Our rooms are bungalows on the sand. Sand is everywhere in this village. Sand, sand, sand; breezes blow through the bungalows since much of the walls are lattice. Along with those Tunisian breezes come a little bit of sand as well as giant cockroaches who casually stroll across our bedroom tiles like they own the place. This was a problem until we agreed on a schedule with them; once this was done we stopped bumping elbows and spent the rest of our time with them living in relative harmony.

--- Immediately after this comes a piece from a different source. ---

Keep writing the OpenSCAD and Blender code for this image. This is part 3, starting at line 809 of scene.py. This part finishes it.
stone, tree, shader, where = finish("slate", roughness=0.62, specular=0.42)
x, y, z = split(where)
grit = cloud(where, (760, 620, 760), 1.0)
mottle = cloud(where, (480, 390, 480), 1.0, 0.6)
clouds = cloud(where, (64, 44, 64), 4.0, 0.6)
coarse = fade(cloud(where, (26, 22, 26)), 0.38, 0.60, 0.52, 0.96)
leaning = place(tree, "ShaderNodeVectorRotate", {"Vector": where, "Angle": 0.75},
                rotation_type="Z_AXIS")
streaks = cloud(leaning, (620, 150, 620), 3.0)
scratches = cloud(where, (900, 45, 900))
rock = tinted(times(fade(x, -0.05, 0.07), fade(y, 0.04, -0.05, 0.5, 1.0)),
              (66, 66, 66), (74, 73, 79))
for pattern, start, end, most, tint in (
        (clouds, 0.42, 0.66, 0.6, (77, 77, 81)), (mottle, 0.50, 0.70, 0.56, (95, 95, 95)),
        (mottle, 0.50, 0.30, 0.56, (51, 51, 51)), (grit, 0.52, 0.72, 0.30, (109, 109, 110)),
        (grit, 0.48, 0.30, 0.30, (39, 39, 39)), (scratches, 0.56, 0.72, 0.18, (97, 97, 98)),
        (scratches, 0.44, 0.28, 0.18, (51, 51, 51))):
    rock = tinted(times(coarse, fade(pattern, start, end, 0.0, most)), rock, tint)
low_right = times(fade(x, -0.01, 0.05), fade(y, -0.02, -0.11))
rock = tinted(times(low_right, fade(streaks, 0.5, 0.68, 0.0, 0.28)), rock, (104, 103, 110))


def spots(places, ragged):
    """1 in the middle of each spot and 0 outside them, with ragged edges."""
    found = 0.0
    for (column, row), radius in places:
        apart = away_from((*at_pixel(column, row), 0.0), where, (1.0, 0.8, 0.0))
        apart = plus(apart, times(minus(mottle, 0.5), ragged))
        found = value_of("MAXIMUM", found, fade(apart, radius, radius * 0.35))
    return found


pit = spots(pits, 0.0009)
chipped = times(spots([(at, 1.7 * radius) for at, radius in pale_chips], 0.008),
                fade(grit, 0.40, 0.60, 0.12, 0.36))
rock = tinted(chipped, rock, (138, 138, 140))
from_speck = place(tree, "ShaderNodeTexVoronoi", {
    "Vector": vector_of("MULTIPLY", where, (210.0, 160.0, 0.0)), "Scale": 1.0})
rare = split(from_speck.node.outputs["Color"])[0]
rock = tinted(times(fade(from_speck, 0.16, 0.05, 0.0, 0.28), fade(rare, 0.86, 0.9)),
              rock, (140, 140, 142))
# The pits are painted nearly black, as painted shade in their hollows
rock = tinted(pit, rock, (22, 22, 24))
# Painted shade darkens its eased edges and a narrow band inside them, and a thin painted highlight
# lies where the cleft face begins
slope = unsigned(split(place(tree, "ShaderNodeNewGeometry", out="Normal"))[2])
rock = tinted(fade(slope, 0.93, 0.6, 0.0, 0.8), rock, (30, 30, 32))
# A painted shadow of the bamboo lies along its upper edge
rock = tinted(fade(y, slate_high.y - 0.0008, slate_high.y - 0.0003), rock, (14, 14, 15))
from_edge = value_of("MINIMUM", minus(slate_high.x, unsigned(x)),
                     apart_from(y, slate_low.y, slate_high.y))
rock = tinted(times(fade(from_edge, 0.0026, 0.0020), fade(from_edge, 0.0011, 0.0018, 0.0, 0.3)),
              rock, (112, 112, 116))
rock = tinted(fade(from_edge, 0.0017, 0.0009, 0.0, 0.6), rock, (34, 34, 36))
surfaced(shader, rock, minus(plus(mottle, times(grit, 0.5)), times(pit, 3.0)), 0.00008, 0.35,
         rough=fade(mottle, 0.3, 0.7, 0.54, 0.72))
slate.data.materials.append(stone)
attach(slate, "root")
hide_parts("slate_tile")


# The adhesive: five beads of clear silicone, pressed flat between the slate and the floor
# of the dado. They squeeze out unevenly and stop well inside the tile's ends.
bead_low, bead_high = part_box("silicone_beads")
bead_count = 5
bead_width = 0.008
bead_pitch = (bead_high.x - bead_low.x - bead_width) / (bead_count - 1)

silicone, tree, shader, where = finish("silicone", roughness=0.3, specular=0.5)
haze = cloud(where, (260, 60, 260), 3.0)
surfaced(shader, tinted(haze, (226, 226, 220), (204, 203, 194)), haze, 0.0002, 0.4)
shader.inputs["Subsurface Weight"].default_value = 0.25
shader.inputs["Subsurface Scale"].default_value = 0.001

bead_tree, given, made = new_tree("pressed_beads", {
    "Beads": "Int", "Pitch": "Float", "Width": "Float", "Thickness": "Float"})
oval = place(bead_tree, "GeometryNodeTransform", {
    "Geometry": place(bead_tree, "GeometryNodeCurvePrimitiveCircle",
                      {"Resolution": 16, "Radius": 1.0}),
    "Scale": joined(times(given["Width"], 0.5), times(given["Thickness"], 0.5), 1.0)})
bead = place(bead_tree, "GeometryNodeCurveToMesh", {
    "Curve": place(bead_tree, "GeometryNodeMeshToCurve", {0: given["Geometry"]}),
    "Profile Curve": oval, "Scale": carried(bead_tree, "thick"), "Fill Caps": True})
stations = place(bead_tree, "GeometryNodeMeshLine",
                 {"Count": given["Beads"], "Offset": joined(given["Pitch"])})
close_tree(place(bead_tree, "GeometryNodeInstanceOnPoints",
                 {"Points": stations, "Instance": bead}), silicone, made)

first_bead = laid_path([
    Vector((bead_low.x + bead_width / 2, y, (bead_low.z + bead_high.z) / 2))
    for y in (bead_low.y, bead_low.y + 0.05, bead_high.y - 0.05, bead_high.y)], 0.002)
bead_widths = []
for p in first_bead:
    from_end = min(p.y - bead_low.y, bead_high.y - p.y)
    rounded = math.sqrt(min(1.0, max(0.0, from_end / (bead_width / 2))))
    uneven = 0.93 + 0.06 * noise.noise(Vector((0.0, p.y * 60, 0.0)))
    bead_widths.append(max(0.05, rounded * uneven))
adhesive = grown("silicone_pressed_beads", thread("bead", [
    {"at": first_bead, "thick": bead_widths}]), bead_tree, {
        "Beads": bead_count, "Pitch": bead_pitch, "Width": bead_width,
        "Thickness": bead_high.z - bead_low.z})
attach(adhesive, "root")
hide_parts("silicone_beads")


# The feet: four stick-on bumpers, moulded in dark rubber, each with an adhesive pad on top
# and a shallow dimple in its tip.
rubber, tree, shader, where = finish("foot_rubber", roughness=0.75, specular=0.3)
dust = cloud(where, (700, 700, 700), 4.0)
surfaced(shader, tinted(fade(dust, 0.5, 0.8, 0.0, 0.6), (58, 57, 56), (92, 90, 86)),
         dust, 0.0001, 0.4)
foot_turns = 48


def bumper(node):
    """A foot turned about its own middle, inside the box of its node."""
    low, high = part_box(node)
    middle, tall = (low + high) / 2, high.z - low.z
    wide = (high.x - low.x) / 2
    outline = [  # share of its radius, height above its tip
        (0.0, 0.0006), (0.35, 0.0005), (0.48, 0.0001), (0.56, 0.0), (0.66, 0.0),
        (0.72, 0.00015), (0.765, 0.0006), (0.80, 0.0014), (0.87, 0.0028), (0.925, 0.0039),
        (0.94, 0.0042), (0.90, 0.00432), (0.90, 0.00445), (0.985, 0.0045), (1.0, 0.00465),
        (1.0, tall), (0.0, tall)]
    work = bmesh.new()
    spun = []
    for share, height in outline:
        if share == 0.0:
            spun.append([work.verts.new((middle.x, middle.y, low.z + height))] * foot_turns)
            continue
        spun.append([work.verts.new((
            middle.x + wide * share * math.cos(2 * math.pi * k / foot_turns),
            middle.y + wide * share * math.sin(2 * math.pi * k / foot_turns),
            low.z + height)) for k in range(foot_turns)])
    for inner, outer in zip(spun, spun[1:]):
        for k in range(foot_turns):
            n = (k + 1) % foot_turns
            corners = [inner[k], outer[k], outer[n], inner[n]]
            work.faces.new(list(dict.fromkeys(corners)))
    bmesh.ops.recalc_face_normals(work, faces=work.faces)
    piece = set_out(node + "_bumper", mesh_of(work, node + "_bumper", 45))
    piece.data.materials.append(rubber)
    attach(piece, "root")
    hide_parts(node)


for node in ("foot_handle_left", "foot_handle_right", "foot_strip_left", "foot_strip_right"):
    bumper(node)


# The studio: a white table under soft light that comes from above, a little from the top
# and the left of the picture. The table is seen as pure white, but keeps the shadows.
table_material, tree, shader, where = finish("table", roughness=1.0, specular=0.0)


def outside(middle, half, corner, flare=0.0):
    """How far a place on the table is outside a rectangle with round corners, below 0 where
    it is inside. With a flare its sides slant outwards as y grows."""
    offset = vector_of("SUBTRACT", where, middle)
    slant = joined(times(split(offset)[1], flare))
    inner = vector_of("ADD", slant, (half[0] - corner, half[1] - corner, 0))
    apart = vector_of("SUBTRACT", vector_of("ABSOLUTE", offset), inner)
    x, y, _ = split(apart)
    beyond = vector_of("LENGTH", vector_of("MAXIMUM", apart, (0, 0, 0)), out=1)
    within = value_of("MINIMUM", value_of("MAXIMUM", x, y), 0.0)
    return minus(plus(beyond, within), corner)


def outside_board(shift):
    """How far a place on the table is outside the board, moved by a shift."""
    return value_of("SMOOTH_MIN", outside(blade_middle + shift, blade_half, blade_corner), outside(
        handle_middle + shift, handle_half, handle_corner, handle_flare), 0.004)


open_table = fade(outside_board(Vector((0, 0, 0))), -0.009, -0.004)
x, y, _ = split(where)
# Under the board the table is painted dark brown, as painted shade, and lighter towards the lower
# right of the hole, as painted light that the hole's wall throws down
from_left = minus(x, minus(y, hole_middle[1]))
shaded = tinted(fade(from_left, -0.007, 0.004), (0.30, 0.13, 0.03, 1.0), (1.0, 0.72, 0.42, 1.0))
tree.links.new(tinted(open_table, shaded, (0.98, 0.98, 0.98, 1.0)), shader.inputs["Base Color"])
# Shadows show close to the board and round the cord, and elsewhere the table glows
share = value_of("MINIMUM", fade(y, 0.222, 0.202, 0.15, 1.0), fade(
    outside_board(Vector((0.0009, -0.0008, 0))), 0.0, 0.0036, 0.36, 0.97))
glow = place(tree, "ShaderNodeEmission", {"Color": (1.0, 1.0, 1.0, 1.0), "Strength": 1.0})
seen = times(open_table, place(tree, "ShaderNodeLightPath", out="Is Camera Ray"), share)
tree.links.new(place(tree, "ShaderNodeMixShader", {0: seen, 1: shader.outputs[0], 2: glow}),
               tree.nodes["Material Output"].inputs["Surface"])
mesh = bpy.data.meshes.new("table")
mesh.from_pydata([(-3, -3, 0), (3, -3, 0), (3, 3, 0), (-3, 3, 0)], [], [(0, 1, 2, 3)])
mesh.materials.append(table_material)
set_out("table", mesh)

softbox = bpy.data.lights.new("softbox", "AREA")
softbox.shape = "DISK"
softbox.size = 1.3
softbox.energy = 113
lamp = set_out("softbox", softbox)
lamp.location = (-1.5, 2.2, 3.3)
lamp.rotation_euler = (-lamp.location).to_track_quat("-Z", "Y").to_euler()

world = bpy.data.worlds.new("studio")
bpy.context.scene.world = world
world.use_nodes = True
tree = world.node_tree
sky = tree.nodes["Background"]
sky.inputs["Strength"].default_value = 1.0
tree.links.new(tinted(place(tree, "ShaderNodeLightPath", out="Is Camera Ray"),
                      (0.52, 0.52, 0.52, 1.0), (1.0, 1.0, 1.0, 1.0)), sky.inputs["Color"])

Evenings and mornings are absolutely spectacular – it’s the beginning of the Club Med season for this village, so the resort is at about 30% occupancy. All of this means lots of tension-free fun and no waiting for anything. Want to sail a catamaran? Pick one of the 20+ that are waiting for you rigged up on the beach. Want a sailing lesson? Take a private tutorial with one of the staff. Etc., etc…


Of course the standard Club Med delights also abound; massive buffets, body sculpting (this time in a Venice Beach style open-air gymnasium), espresso-addicted guests, open water swimming, cabarets/shows every night, gobs of aerobics/fitness classes, dance lessons, trying to speak French with mixed results, crushing lesser mortals in sporting events, being awarded medals in front of 400 of our fellow guests, beach parties, open air disco afternoons, crazy pool games, etc.


Thanks to Marty for all the photos in the post. We even received a special “love” award from the tennis instructors since we showed up for lessons everyday – or perhaps that award was just an effort to direct our icy love towards others....


Sadly, all of the sports and crazy fun had to eventually come to an end – we left Club Med yesterday; taking an eight-hour louage ride (translation: shared taxi with loud arabic music and no leg room) north to the capital. I’m posting this entry from our $25/night hotel room in Tunis where dumping ice water on the staff is not encouraged. We extended our stay at La Fidele from 10 nights to 12, and then to 13, but shucks, we’ve been in this country now for almost four weeks... and we’ve got a plane to catch!